Stored items:
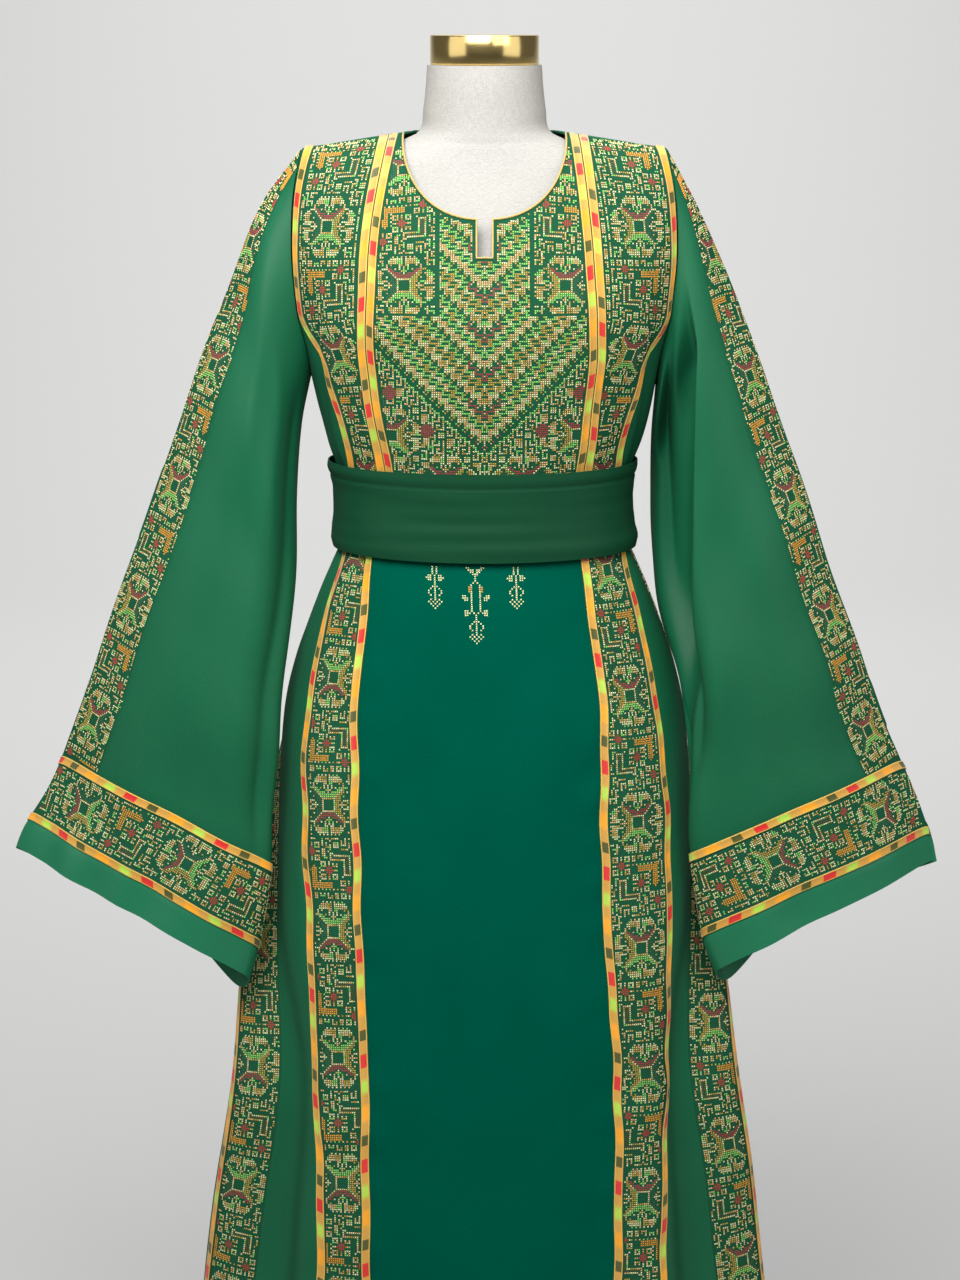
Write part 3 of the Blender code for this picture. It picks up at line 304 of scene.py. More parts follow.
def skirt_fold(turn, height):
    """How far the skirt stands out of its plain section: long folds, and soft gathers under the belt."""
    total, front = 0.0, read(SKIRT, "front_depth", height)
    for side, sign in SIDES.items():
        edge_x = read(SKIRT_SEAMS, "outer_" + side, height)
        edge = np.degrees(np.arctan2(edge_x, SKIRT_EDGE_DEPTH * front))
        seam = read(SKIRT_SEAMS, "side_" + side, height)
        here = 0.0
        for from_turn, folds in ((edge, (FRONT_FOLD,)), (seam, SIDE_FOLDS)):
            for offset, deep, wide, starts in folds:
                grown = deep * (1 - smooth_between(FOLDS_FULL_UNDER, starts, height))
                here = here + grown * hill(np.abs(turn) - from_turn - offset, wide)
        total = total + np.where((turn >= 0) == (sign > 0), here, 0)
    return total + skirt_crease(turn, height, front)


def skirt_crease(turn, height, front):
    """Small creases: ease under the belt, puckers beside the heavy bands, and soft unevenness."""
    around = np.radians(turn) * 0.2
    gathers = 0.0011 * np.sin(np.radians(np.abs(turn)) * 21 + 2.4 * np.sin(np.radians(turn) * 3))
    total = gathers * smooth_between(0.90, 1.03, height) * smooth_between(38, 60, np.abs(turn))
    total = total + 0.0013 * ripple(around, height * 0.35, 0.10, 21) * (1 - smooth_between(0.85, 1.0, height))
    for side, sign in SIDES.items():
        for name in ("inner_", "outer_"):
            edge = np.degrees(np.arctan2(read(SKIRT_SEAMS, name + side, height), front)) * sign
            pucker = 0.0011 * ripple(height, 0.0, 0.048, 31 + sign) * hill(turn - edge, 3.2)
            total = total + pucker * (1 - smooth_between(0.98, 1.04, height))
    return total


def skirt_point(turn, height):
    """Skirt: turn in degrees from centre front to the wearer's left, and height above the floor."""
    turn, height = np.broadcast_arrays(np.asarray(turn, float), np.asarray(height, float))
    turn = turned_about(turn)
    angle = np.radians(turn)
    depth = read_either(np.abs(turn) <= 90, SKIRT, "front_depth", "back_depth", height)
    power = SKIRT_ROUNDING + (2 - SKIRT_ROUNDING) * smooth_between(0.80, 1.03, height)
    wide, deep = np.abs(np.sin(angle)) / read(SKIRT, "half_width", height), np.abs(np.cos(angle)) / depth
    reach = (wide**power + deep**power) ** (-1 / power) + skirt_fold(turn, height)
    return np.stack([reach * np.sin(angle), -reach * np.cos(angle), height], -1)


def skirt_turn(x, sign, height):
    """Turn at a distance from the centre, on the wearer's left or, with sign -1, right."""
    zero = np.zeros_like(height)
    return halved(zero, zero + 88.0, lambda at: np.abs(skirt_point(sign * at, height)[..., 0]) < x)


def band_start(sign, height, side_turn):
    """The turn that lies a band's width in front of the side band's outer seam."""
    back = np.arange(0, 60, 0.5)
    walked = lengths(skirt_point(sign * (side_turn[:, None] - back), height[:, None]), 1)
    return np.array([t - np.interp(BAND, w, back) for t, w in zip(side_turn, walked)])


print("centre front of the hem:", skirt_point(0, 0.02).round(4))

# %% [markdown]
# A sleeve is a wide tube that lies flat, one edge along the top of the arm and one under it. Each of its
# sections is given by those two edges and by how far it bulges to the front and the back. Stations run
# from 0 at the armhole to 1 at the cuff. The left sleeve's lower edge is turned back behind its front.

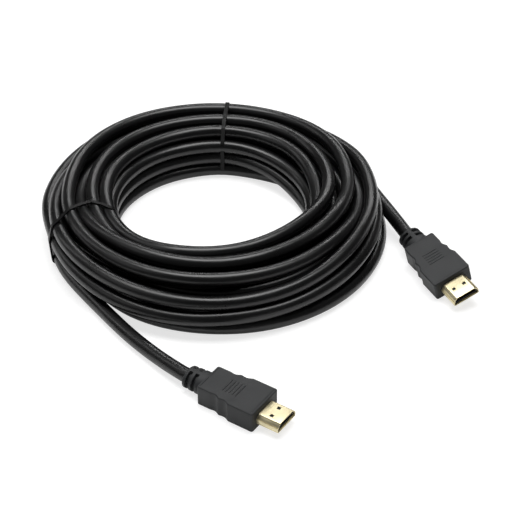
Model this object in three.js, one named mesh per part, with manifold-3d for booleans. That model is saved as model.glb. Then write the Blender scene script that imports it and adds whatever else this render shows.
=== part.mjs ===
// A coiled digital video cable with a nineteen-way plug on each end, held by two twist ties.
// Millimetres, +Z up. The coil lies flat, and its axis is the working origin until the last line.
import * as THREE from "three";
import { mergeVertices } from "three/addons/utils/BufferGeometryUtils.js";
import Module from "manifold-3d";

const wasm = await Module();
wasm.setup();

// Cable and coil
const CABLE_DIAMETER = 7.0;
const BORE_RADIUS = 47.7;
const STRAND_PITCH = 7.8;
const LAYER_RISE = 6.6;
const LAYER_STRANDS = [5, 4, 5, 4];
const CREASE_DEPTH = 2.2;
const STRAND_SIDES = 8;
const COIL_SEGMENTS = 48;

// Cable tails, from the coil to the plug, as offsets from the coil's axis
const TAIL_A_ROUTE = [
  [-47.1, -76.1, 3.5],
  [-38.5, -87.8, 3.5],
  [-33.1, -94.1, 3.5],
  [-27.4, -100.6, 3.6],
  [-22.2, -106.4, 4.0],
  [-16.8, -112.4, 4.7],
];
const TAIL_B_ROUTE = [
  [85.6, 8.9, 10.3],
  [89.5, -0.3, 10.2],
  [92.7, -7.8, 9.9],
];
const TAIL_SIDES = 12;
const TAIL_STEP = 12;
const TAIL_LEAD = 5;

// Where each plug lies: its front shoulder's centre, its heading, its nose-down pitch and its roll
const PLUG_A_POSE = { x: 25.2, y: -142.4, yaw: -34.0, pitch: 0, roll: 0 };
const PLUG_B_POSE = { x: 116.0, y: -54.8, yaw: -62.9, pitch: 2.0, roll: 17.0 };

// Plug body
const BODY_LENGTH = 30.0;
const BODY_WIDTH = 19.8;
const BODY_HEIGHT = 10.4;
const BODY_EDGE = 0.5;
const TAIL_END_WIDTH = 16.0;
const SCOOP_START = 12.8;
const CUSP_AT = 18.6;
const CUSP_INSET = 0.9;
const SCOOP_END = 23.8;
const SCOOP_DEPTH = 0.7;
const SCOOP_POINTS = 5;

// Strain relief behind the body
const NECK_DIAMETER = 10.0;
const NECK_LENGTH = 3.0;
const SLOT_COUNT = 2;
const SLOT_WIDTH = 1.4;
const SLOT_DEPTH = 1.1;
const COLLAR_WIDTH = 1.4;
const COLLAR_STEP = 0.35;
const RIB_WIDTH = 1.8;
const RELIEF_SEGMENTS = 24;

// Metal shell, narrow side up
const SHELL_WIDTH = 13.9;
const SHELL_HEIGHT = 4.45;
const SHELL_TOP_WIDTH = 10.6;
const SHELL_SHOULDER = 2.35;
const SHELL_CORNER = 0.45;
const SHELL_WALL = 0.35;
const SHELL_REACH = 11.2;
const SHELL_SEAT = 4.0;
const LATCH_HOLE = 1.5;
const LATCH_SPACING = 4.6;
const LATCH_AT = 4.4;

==

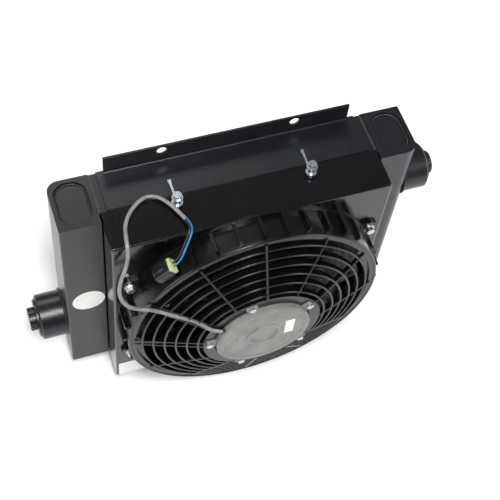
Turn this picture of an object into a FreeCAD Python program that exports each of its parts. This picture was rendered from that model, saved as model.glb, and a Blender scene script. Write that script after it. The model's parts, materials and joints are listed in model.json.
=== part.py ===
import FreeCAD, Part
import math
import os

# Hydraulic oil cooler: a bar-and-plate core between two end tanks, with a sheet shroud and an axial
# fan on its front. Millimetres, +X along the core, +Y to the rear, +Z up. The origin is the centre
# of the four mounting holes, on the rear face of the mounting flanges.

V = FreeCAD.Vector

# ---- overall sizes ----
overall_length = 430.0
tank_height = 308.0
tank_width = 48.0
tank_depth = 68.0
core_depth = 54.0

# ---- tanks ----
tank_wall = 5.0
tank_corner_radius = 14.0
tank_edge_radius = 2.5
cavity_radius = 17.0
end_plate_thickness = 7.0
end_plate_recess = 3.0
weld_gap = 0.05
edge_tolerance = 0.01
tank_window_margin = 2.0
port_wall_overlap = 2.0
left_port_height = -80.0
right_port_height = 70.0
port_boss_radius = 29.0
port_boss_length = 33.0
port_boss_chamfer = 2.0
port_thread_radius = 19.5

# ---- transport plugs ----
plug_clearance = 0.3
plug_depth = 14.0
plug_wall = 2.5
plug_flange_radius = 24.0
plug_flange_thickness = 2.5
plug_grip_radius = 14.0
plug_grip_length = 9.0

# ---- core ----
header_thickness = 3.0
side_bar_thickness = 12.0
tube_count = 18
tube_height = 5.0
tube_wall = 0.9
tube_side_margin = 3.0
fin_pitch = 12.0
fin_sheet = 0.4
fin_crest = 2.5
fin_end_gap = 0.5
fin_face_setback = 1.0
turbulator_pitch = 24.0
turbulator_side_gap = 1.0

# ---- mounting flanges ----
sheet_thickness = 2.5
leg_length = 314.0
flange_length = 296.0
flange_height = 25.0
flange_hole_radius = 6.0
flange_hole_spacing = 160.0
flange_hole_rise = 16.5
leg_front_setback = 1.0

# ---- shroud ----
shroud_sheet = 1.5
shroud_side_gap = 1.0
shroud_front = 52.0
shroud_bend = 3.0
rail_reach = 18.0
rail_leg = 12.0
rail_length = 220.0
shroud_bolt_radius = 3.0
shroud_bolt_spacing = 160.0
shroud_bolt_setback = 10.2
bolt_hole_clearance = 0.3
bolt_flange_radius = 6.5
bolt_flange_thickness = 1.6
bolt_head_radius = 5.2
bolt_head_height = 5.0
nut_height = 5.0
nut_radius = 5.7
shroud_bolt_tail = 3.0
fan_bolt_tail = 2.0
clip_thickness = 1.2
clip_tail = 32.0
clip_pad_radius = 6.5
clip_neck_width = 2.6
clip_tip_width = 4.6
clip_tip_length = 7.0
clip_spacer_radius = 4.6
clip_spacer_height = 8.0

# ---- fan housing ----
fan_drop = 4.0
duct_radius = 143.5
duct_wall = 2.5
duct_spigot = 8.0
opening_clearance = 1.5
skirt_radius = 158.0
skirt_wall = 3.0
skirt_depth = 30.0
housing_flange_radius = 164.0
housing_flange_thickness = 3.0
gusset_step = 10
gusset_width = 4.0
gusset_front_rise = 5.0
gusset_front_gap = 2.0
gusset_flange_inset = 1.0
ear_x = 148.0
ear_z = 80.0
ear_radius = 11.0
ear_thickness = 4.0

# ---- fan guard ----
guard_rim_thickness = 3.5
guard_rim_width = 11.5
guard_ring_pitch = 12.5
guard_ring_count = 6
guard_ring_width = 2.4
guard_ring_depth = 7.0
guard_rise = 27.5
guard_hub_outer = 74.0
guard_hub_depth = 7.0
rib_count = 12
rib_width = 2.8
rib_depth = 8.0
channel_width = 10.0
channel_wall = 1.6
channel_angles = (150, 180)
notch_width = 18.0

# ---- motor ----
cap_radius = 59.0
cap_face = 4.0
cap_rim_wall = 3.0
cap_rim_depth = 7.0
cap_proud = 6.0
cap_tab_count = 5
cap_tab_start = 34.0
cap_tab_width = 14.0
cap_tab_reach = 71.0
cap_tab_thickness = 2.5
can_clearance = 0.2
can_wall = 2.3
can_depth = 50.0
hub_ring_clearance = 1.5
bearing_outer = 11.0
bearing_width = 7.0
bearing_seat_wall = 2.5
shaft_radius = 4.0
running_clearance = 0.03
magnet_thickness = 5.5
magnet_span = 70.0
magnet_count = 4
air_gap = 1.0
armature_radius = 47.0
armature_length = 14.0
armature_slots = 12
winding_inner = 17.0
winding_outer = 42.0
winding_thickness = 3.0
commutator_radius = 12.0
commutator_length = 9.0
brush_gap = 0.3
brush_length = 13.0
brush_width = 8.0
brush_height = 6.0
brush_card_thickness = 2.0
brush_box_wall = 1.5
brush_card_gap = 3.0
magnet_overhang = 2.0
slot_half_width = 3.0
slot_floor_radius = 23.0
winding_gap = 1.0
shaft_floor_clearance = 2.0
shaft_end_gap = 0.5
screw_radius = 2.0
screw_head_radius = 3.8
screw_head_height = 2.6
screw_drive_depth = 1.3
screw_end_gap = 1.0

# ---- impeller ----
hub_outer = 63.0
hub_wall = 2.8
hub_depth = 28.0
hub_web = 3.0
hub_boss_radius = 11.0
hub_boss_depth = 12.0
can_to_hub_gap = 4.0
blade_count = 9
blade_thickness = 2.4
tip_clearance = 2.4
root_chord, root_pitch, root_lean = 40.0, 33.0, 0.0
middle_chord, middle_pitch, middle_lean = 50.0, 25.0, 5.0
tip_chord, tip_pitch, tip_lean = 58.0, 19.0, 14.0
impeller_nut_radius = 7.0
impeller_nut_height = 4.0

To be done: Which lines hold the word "three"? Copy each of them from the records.

The answer:
Model this object in three.js, one named mesh per part, with manifold-3d for booleans. That model is saved as model.glb. Then write the Blender scene script that imports it and adds whatever else this render shows.
import * as THREE from "three";
import { mergeVertices } from "three/addons/utils/BufferGeometryUtils.js";